I've been covering my head for about seven months now. I figured it was time to expose my thoughts on the subject.

As I was reading through the letters in the New Testament, 1 Corinthians chapter eleven stopped me. It made me pause. I've always been told that head covering was just a cultural thing of new testament times so we don't have to follow that tradition anymore. But that's not what I read. I read that is was during prayer or prophecy in honor, with authority, and because of the order of creation. I cover my head. I don't judge those who don't. Afterall, it says "Judge for yourselves: is it proper for a woman to pray to God with her head uncovered?" It seems to be a personal conviction. And trust me, I've done my homework. I've talked to a pastor, and read a number of commentaries, and a few writings on the subject.

But I wish that people wouldn't judge me.
I'm a stumbling block.
I'm the weaker Christian.
I'm crazy.
I'm extreme.
I'm part of an ultra-conservative cult.
I've lost it.
I've gone off the deep end.
I need counseling.
I'm legalistic.

I wish that people wouldn't mock me.
The man who loudly told the woman walking into church with him, "WHAT is that THING on her HEAD????"
The girl who told me it was hypocritical to cover my head, and yet wear jewelry.
All the comments from so many people who have said, "Nice head piece!" with overwhelming sarcasm.

I cover my head in obedience; in love; in submission; in honor; in modesty. I don't cover all the time because I don't want it ever to become legalistic. I cover at church, Bible study, and small group. If it slips off, or gets hot, I take it off. It's a symbol; not a rule. Sometimes I wear it around the house, to work, or when I go out running errands. It's such a good reminder of my role as a woman and where my heart should be. A symbol to me. I like wearing it.

And I've come to think that it's beautiful too. I've used hats, scarves, bandana's, Russian style scarves, and hand sewn coverings. When I first started covering, nothing about wearing one made me feel beautiful. In fact, I didn't feel pretty at all. I alway pull my hair back out of my face with it, and I personally feel prettier with my hair down around my face. And I'm a hair stylist so of course I feel prettier when I've used products and a blowdryer and my hair looks nice, instead of being hidden under the fabric. But it is flowing and feminine. Beautiful. A beautiful place of the heart.

I've drawn closer to God's heart through my obedience in covering. I know Him better. I'm aware of His presence more often. I'm more convicted of sin, and I'm more prone to have a better attitude and a soft heart when I'm wearing one.

Head covering is a blessing.

Wednesday, April 7, 2010

Do I really love God?

How much do I really love God? Really love Him?
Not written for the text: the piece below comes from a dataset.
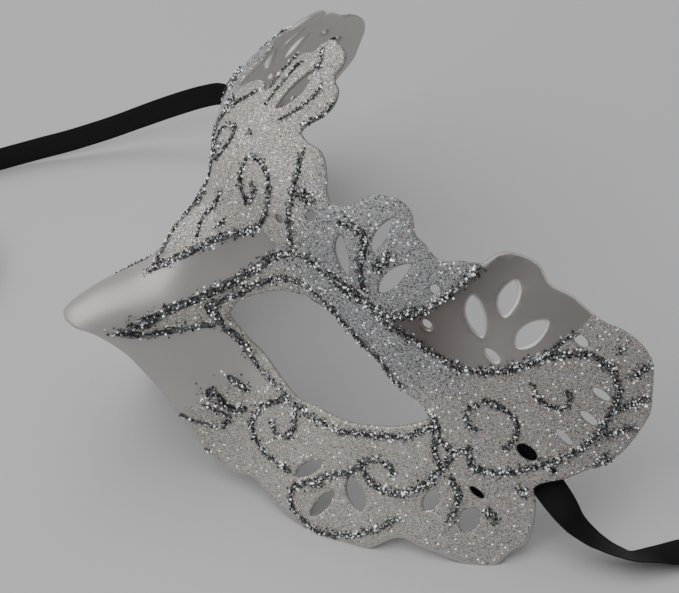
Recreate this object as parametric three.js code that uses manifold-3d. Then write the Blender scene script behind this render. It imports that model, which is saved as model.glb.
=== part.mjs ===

What would characterize people's lives if they loved God - really loved God - a whole lot? They would love other people, making time and space for them, and giving them energy. They would spend time with Jesus, soaking in His Word, and hiding it in their hearts. They would enjoy conversation with Him in prayer. They would be so wrapped up in Jesus that nothing else would come out of their mouths except what was good and pleasing to Him. They would obey His commands, and believe that what God commands in the Bible is for us to live by today as well. They would follow His specific call on their lives, submitting to Him as Lord.

I'm not sure I really love God. I spend my time and energy running around crossing off tasks on my list, and hurrying through my busy schedule. I don't put real energy into loving people. I"m so tired with the rest of my hectic life that I just don't have any energy left to give even if I want to. Time with God is hurried. I give Him my leftover time instead of my first time. While memorizing scripture use to be a daily part of my life, now I push it aside and make it wait till tomorrow. My prayer time is passionless. My attitude is ugly. My desires are selfish. My obedience is half-hearted.
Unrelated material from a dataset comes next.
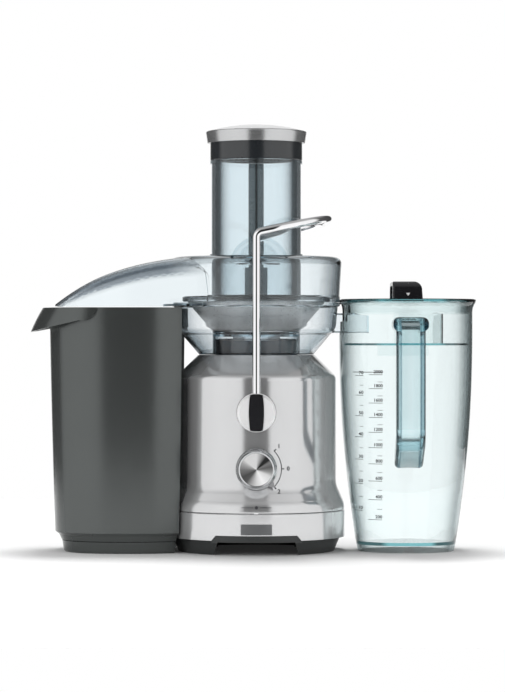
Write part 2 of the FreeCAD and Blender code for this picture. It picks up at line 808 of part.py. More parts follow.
def cover_outside():
    return revolved([(0, BOWL_RIM_Z + 0.2), (89.0, BOWL_RIM_Z + 0.2), (89.0, 268.0), (88.4, 269.2),
                     (COVER_R, COVER_TOP - 8), ((COVER_R - 1.6, COVER_TOP - 2.2), (COVER_R - 7.0, COVER_TOP)),
                     (0, COVER_TOP)])


def cover_inside():
    return revolved([(0, BOWL_RIM_Z - 1), (86.0, BOWL_RIM_Z - 1), (85.8, 269.2),
                     (COVER_R - 2.8, COVER_TOP - 8.4),
                     ((COVER_R - 4.2, COVER_TOP - 4.4), (COVER_R - 8.6, COVER_TOP - COVER_WALL)),
                     (0, COVER_TOP - COVER_WALL)])


def hood_floor():
    """Ledge that closes the hood between the bowl and the bin."""
    slab = block(-104, 0, -80, 80, HOOD_BOTTOM, HOOD_BOTTOM + 2.4)
    slab = slab.common(cylinder(99.0, 250, 270))
    return slab.cut(cylinder(BOWL_RIM_R + 0.6, 250, 270)).common(hood(0))


EAR_R = 31.0
EAR_X = 3.0
EAR_CENTRE_Z = 298.0


def locking_ear():
    """Half-round ear on the front of the cover, under the arm."""
    ear = y_cylinder(EAR_R, -91.0, -83.0, EAR_X, EAR_CENTRE_Z)
    hollow = y_cylinder(EAR_R - 2.6, -88.6, -78.0, EAR_X, EAR_CENTRE_Z)
    above = block(EAR_X - 40, EAR_X + 40, -95, -70, COVER_TOP - 4, 340)
    return ear.cut(hollow).common(above)


def juicer_cover():
    outer = cover_outside().fuse(hood(0))
    inner = cover_inside().fuse(hood(COVER_WALL))
    inner = inner.cut(hood_floor())
    shell = outer.cut(inner)
    shell = shell.cut(cylinder(BOWL_RIM_R + 0.4, 250, BOWL_RIM_Z + 0.2))
    cover = fused([shell, locking_ear(), mirrored(locking_ear())])
    return cover.cut(cylinder(CHUTE_R, CHUTE_BOTTOM, CHUTE_TOP))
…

Nothing about loving God would be dull or boring or mechanical or half-hearted or legalistic if it flowed from a heart that loved Him - really loved Him. So do I love Him?

Father, thank You for loving me when I don't love You like I should - really love You. Forgive me for all of my betrayal kisses. Help me love you well. I want to fall head over heels in love with Jesus all over again. Thank You. Amen.